Data Source:  National Federation of Independent Businesses (NFIB) – Dec 2017:  


 “2017 was the most remarkable year in the 45-year history of the NFIB Optimism Index,” said NFIB President and CEO Juanita Duggan. “With a massive tax cut this year, accompanied by significant regulatory relief, we expect very strong growth, millions more jobs, and higher pay for Americans.”

2. Continued easing of credit

As reported by the Federal Reserve Bank through the Loan Officer Credit Survey, the trend toward easement of credit standards has continued through 2017 into 2018.

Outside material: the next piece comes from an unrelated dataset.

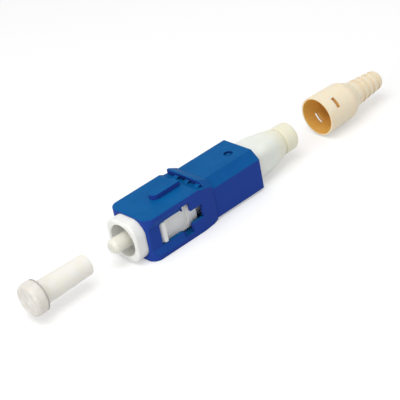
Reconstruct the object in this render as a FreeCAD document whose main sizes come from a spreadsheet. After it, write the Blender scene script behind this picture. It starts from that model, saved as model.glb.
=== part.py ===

Source: FRB Senior Loan Officer Credit Survey – October 2017

3. Low (but rising) interest rates

While most experts anticipate two to three interest rate bumps in 2018, low rates still prevail. This is likely to feed borrower sentiment that now is the best time to seek credit, as opposed to waiting until next year, when rates will be higher.

4. Continued diversification away from CRE

While community-based financial institutions have grown CRE portfolios in recent years, their real estate plates are full. They, along with their regulators, are now seeking more diversity. This is likely to feed the trend further and encourage more C&I interest at these institutions.

5.Tax law changes

The overall reduction of taxes through 2018, and the added deductions for equipment costs, are likely to enhance the desire to seek capital improvements through 2018. There is a general sense that pent up demand for equipment, vehicles, and other long-term assets exists within the small business sector. Feeling a bit richer after the tax law changes is likely to lead to an increased rate of expansion.

The market for commercial lending in 2018 is driven by more than just a general measure of business optimism. It is being bolstered by all the factors mentioned above. As a result, for the first time in more than 10 years, we are likely to see significant growth in this segment of lending. Time will tell, but the tea leaves are pointing in all the right directions.